> **DIRECTIVE**
Using the listing below, set down each line from the line containing "Recreate this object" through the line containing "tail_l = 15; // [10:0.5:18]", both ends included, exactly and with nothing added.

> **THE INPUT**
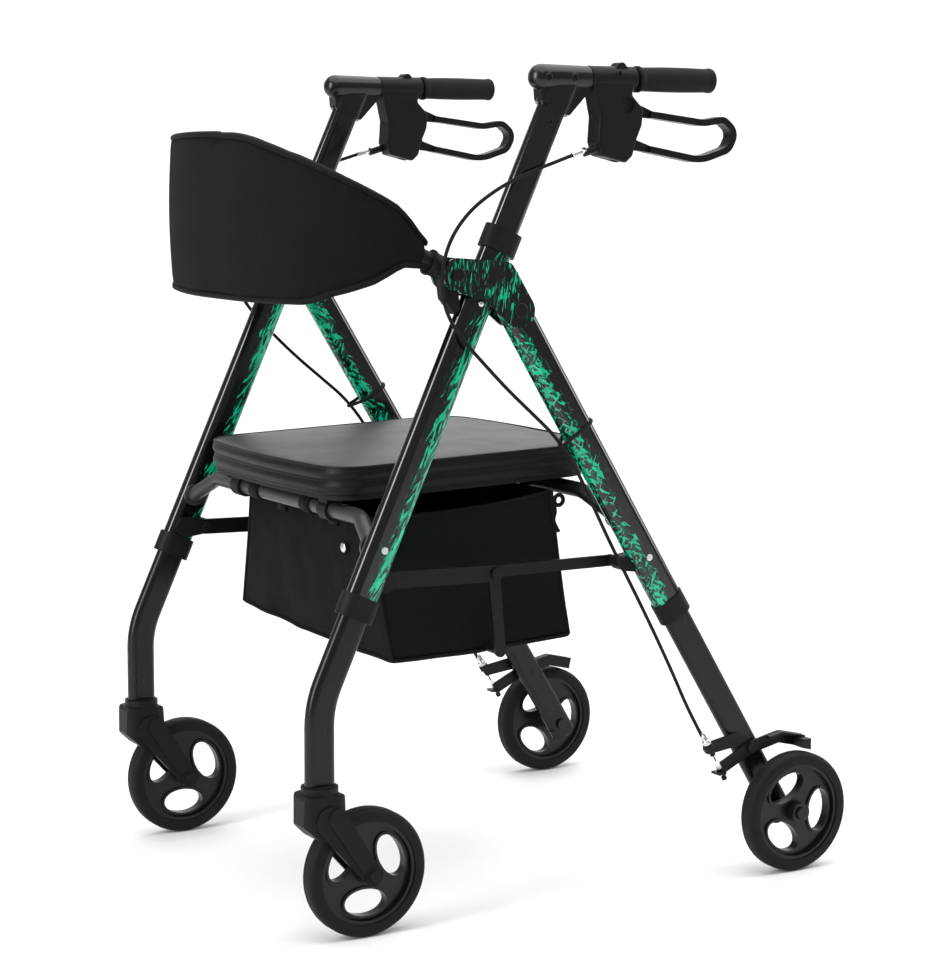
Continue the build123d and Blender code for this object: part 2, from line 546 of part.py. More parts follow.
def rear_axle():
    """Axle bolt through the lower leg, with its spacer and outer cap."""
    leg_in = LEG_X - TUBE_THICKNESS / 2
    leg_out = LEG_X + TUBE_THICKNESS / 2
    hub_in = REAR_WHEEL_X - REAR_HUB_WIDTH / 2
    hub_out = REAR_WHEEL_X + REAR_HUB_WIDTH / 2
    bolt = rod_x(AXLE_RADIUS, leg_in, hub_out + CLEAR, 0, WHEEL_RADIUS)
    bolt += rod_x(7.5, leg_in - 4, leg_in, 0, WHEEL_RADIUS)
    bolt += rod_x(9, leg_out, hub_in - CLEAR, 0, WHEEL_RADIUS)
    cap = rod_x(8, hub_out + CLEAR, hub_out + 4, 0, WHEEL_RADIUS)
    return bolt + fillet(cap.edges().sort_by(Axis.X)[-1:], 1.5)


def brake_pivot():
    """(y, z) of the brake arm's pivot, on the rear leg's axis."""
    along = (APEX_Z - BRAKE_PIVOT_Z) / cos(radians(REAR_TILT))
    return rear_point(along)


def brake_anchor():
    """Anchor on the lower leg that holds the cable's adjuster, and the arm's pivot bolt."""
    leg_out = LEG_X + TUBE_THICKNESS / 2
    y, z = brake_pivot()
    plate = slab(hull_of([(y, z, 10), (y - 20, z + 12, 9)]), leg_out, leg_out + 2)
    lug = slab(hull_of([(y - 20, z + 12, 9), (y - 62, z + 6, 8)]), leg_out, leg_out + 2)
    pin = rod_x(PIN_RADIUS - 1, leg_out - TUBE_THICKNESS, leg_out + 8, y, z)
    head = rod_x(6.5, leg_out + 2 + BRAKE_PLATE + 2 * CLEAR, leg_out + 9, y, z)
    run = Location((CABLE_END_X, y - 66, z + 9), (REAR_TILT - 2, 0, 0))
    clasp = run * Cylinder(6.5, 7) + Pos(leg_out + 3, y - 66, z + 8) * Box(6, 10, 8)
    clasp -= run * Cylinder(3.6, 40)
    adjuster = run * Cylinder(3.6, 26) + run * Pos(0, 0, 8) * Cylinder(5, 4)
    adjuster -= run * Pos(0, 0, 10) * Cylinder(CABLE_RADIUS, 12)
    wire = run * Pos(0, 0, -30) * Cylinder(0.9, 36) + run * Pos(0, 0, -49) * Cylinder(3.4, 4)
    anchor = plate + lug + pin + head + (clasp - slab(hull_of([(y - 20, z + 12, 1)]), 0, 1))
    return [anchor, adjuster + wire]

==

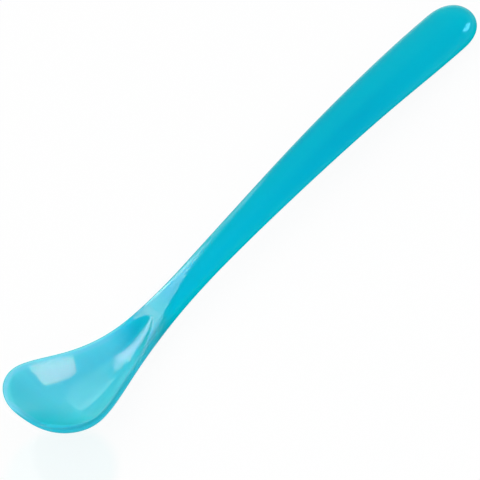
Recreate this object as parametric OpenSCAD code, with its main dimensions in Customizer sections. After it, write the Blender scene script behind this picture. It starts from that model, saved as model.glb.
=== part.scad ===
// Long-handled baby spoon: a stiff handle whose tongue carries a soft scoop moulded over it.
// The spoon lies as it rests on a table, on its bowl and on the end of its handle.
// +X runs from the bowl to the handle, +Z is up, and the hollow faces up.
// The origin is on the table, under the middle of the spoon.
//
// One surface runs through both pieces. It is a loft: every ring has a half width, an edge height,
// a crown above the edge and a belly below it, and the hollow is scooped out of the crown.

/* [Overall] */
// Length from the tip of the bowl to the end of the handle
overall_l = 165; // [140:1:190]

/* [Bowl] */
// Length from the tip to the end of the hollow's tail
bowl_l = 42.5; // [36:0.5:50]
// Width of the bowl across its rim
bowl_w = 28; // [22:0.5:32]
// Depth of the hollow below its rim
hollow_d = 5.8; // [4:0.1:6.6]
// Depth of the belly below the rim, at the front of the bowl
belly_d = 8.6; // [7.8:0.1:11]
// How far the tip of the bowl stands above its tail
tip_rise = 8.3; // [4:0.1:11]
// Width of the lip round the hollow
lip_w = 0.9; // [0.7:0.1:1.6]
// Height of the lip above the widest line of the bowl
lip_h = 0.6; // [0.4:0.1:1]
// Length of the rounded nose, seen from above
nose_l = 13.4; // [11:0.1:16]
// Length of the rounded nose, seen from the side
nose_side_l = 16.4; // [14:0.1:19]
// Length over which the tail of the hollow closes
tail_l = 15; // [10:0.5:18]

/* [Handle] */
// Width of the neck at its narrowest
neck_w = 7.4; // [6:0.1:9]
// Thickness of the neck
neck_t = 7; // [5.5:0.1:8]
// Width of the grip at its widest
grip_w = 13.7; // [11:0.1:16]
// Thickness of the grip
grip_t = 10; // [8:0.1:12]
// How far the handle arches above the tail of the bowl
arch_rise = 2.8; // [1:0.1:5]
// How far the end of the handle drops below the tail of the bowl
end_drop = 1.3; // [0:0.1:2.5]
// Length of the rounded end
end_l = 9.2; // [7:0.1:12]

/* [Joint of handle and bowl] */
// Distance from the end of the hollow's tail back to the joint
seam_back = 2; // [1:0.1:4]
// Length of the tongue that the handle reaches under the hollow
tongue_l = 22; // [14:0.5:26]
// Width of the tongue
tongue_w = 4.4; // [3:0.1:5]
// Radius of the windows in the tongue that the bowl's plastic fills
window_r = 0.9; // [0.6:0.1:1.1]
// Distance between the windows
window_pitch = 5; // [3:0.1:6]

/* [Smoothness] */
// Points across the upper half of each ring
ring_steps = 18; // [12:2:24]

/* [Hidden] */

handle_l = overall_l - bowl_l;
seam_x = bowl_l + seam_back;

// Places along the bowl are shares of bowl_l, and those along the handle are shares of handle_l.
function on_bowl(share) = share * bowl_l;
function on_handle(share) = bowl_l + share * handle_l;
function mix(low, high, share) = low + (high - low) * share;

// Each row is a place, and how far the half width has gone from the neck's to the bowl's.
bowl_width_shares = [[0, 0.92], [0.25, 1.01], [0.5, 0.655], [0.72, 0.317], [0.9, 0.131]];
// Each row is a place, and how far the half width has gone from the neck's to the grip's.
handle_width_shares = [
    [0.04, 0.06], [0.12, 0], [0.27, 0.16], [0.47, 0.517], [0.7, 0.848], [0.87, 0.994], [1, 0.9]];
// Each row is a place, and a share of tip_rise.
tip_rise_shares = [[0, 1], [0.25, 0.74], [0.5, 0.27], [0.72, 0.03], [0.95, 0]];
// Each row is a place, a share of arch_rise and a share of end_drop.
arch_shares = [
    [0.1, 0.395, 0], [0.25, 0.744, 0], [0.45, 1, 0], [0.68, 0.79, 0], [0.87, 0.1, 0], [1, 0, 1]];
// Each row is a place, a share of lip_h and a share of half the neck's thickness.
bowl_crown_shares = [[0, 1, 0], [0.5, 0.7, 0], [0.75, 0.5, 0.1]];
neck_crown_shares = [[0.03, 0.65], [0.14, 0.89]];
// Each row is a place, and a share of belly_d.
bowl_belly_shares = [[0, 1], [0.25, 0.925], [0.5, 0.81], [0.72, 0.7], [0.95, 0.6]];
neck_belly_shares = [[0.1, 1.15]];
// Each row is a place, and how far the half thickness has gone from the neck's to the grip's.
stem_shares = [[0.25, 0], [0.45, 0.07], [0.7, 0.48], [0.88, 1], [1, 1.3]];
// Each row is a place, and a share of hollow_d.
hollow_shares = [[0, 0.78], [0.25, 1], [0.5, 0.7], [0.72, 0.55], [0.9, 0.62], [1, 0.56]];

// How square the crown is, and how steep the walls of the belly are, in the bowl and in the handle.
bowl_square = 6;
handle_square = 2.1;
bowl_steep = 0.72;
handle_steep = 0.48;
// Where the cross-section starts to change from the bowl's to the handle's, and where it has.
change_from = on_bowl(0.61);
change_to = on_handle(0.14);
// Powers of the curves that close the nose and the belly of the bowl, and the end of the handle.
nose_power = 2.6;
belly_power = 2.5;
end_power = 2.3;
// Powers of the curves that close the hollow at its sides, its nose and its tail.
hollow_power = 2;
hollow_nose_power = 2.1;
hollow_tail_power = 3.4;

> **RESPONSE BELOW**
Recreate this object as parametric OpenSCAD code, with its main dimensions in Customizer sections. After it, write the Blender scene script behind this picture. It starts from that model, saved as model.glb.
=== part.scad ===
// Long-handled baby spoon: a stiff handle whose tongue carries a soft scoop moulded over it.
// The spoon lies as it rests on a table, on its bowl and on the end of its handle.
// +X runs from the bowl to the handle, +Z is up, and the hollow faces up.
// The origin is on the table, under the middle of the spoon.
//
// One surface runs through both pieces. It is a loft: every ring has a half width, an edge height,
// a crown above the edge and a belly below it, and the hollow is scooped out of the crown.

/* [Overall] */
// Length from the tip of the bowl to the end of the handle
overall_l = 165; // [140:1:190]

/* [Bowl] */
// Length from the tip to the end of the hollow's tail
bowl_l = 42.5; // [36:0.5:50]
// Width of the bowl across its rim
bowl_w = 28; // [22:0.5:32]
// Depth of the hollow below its rim
hollow_d = 5.8; // [4:0.1:6.6]
// Depth of the belly below the rim, at the front of the bowl
belly_d = 8.6; // [7.8:0.1:11]
// How far the tip of the bowl stands above its tail
tip_rise = 8.3; // [4:0.1:11]
// Width of the lip round the hollow
lip_w = 0.9; // [0.7:0.1:1.6]
// Height of the lip above the widest line of the bowl
lip_h = 0.6; // [0.4:0.1:1]
// Length of the rounded nose, seen from above
nose_l = 13.4; // [11:0.1:16]
// Length of the rounded nose, seen from the side
nose_side_l = 16.4; // [14:0.1:19]
// Length over which the tail of the hollow closes
tail_l = 15; // [10:0.5:18]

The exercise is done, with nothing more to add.